At Rock’s press conference Saturday Ball said the entire peloton was behind his team. Asked if that was true, Millar – once suspended for using EPO and now an anti-doping campaigner – said he admires AEG’s new stance.
“I think to have a sponsor like Rock Racing come into cycling is brilliant, but I think the initiatives AEG have taken are the future of the sport,” Millar said. “They have taken responsibility with these anti-doping initiatives. Rock Racing should try to respect what organizers are doing, and if they do that they will get all my respect.”
Ball reluctantly accepted AEG’s decision and did not withdraw his team from the race. He also said that Rock Racing is complying with the terms of the contract.

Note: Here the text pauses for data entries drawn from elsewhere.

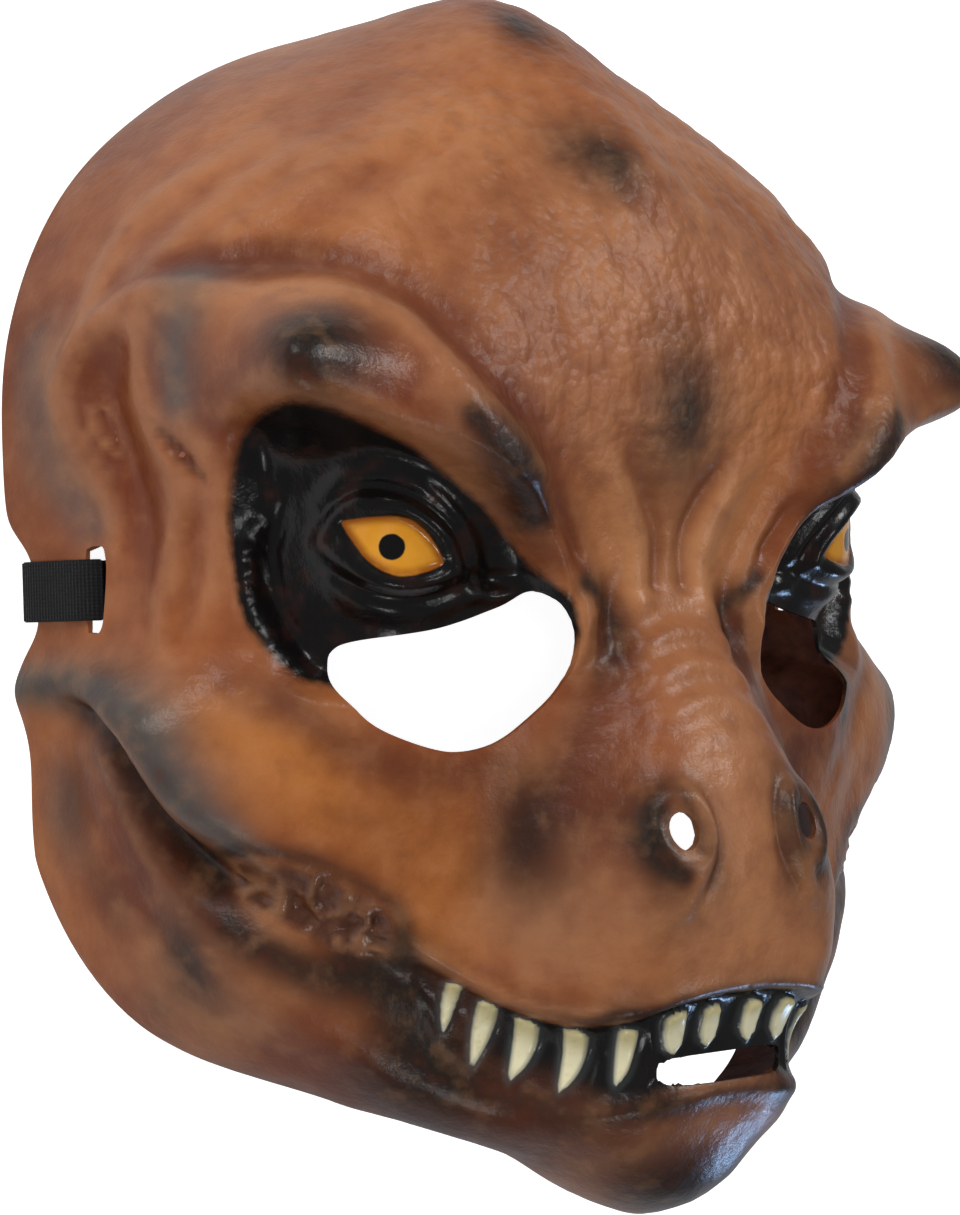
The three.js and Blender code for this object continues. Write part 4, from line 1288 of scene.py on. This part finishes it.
@dataclass
class MaskShell:
    """The whole moulded shell: outer face, inner face, rim and the edges of the openings."""

    skin: Skin = field(default_factory=Skin)
    relief: Relief = field(default_factory=Relief)
    openings: Openings = field(default_factory=Openings)
    wall: float = 1.0
    counted: tuple[int, int] = (2001, 4001)
    inner_step: int = 2
    painted_edge: float = 1.2
    rim_fade: float = 0.03
    across_line: float = -0.25
    across_at: Numbers = (0, 84, 100, 170)
    across_gap: Numbers = (0.78, 0.78, 1.75, 1.75)
    up_line: float = 0.3
    up_at: Numbers = (-125, -92, -88, -64, -58, -26, -20, 34, 42, 100, 160)
    up_gap: Numbers = (1.7, 1.5, 0.72, 0.72, 1.15, 1.1, 0.88, 0.88, 1.25, 1.5, 1.9)

    def lines(self) -> tuple[Array, Array]:
        """Grid lines across and up, closer together where the moulding is fine.

        Returns:
            Places across and places up, each from -1 to 1.
        """
        u, v = np.linspace(0, 1, self.counted[0]), np.linspace(-1, 1, self.counted[1])
        a, _ = self.skin.along(self.skin.plain(u, np.full_like(u, self.across_line)))
        _, b = self.skin.along(self.skin.plain(np.full_like(v, self.up_line), v))
        half = self.spaced(u, a, np.interp(a, self.across_at, self.across_gap))
        up = self.spaced(v, b, np.interp(b, self.up_at, self.up_gap))
        return np.concatenate([-half[:0:-1], half]), up

    @staticmethod
    def spaced(places: Array, distance: Array, gap: Array) -> Array:
        """Places whose distances are a given gap apart.

        Args:
            places: Places to choose from.
            distance: The distance along the skin at each.
            gap: The gap wanted at each.

        Returns:
            The chosen places, an even number of steps, ends included.
        """
        run = np.concatenate([[0], np.cumsum(np.abs(np.diff(distance)) / gap[1:])])
        count = 2 * int(math.ceil(run[-1] / 2))
        return np.interp(np.linspace(0, run[-1], count + 1), run, places)

    def face(self, us: Array, vs: Array, fine: bool) -> tuple[Array, Array, dict[str, Array]]:
        """A grid of points on the finished outer surface, with normals and paint values.

        Args:
            us: Grid lines across.
            vs: Grid lines up.
            fine: Whether teeth, scales and paint are in it.

        Returns:
            Points, unit normals and values, each in grid order.
        """
        u, v = np.meshgrid(us, vs)
        plain = self.skin.plain(u, v)
        a, b = self.skin.along(plain)
        inward = smooth_step(0.0, self.rim_fade, 1 - np.maximum(np.abs(u), np.abs(v)))
        small = self.relief.height(a, b, plain, fine) * inward
        height = self.skin.carving(a, b) + small
        points = plain + self.skin.square_to(u, v) * height[..., None]
        normals = unit(np.cross(np.gradient(points, axis=1), np.gradient(points, axis=0)))
        values = Paintwork(self.relief).values(plain, a, b, small) if fine else {}
        return points, normals, values

    @staticmethod
    def grid_wall(points: Array, values: dict[str, Array], inwards: bool = False) -> Wall:
        """A grid as a wall, each square split along its shorter diagonal.

        Args:
            points: The grid's points.
            values: The values of each point, in grid order or already in a row.
            inwards: Whether the triangles face into the mask.

        Returns:
            The wall.
        """
        tall, wide = points.shape[:2]
        j, i = np.mgrid[0 : tall - 1, 0 : wide - 1]
        a = (j * wide + i).ravel()
        b, c, d = a + 1, a + wide + 1, a + wide
        flat = points.reshape(-1, 3)
        first = ((flat[a] - flat[c]) ** 2).sum(1) <= ((flat[b] - flat[d]) ** 2).sum(1)
        one = np.where(first[:, None], np.stack([a, b, c], 1), np.stack([a, b, d], 1))
        two = np.where(first[:, None], np.stack([a, c, d], 1), np.stack([b, c, d], 1))
        triangles = np.vstack([one, two])
        rows = {k: v.reshape(-1, *v.shape[2:]) for k, v in values.items()}
        return Wall(flat, triangles[:, ::-1] if inwards else triangles, rows)

    def lining(self, us: Array, vs: Array) -> Array:
        """The inner face: the outer one without its finest relief, a wall's thickness in.

        Args:
            us: Grid lines across.
            vs: Grid lines up.

        Returns:
            A grid of points, whose rim lies as high as the outer one's.
        """
        points, n, _ = self.face(us, vs, False)
        for j, i in ((0, 0), (0, -1), (-1, 0), (-1, -1)):
            n[j, i] = n[j, i + 1 if i == 0 else i - 1] + n[j + 1 if j == 0 else j - 1, i]
        n[[0, -1], :, 2] = 0
        n[:, [0, -1], 2] = 0
        back = points - self.wall * unit(n)
        for side in (np.s_[[0, -1], :, 2], np.s_[:, [0, -1], 2]):
            back[side] = points[side]
        return back

    def build(self) -> Thing:
        """Make the closed shell as one object.

        Returns:
            The shell, not yet dressed.
        """
        us, vs = self.lines()
        LOG.info("outer face %d x %d", len(us), len(vs))
        points, _, values = self.face(us, vs, True)
        step = self.inner_step
        back = self.lining(us[::step], vs[::step])
        plain = {k: np.zeros(back.shape[:2] + v.shape[2:]) for k, v in values.items()}
        plain["inside"] += 1.0
        for name in ("socket", "patch", "tooth", "iris", "pupil"):
            plain[name] -= Paintwork.deep
        plain["paint"] += np.array(Tint.INSIDE.light)
        edge = self.openings.at(back) > -self.painted_edge
        for name in ("paint", "inside", "socket", "gum"):
            plain[name][edge] = values[name][::step, ::step][edge]
        outer, inner = self.grid_wall(points, values), self.grid_wall(back, plain, True)
        return self.joined(*(w.trimmed(self.openings.at(w.points)) for w in (outer, inner)))

    @staticmethod
    def joined(outer: Wall, inner: Wall) -> Thing:
        """Both faces with the rim and the openings' edges closed between them.

        Args:
            outer: The outer face.
            inner: The inner face.

        Returns:
            The closed shell.
        """
        shift = len(outer.points)
        outer_loops, inner_loops = outer.loops(), inner.loops()
        LOG.info("edges: %d outside, %d inside", len(outer_loops), len(inner_loops))
        centres = np.array([inner.points[loop].mean(0) for loop in inner_loops])
        faces, crease = [], set()
        for loop in outer_loops:
            ring = outer.points[loop]
            match = int(np.argmin(((centres - ring.mean(0)) ** 2).sum(1)))
            other = inner_loops[match][::-1]
            rings = (loop, [shift + p for p in other])
            for edge in rings:
                crease |= {(min(p, q), max(p, q)) for p, q in zip(edge, edge[1:] + edge[:1])}
            for face in zipped(ring, inner.points[other]):
                faces.append([rings[side][k] for side, k in face])
        points = np.vstack([outer.points, inner.points])
        triangles = np.vstack([outer.triangles, inner.triangles + shift, np.array(faces)])
        values = {k: np.concatenate([outer.values[k], inner.values[k]]) for k in outer.values}
        shell = mesh_object("moulded_mask", points, triangles, values)
        sharp = shell.data.attributes.new("sharp_edge", "BOOLEAN", "EDGE")
        marks = [tuple(sorted(edge.vertices)) in crease for edge in shell.data.edges]
        sharp.data.foreach_set("value", marks)
        LOG.info("shell: %d triangles", len(triangles))
        return shell


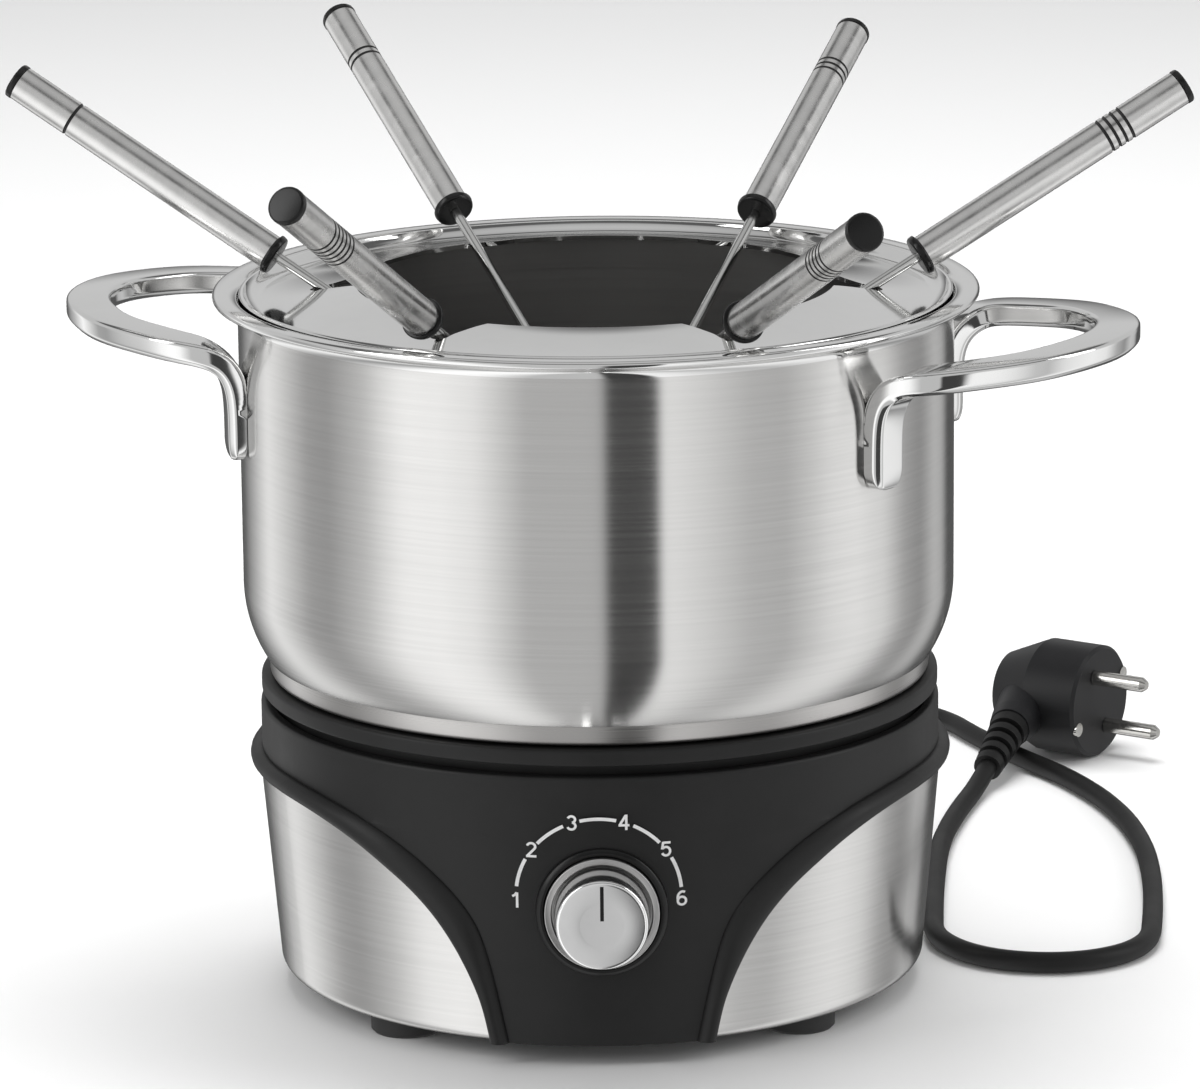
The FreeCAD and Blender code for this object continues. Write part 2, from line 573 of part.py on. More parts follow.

“This is not a decision governed by the agreement,” Ball said. “There is no open investigation. AEG is acting irrationally, to the detriment of the sport.”
At AEG’s press conference, Messick said that he and Ball had ridden together earlier Saturday morning, at a Davis Phinney Foundation event, and had discussed the situation.
“While we have an enormous amount in common, including our passion for sport and our hopes for sport, and what we think is required, it’s fair to say we differ on a number of issues,” Messick said. “And I should say the specific nature of our disagreements are going to stay between Michael and (me).”
However, following Ball’s press release, the war of words continued as Messick said he was “disappointed in Rock Racing’s disingenuous statements regarding the composition and eligibility of their team in our race.”
“We have communicated our rules to Rock Racing, and to the other 16 participating teams, numerous times and in plain language,” he said. “Rock Racing, like the other teams, agreed to the rules of our race. While we are not unsympathetic to the individuals involved, our rules are absolutely clear and designed for the betterment of our sport. For this or any other sport to be fair, everyone must follow the same rules. We hope that we can all focus our attention of this excellent bike race, which is about to begin.”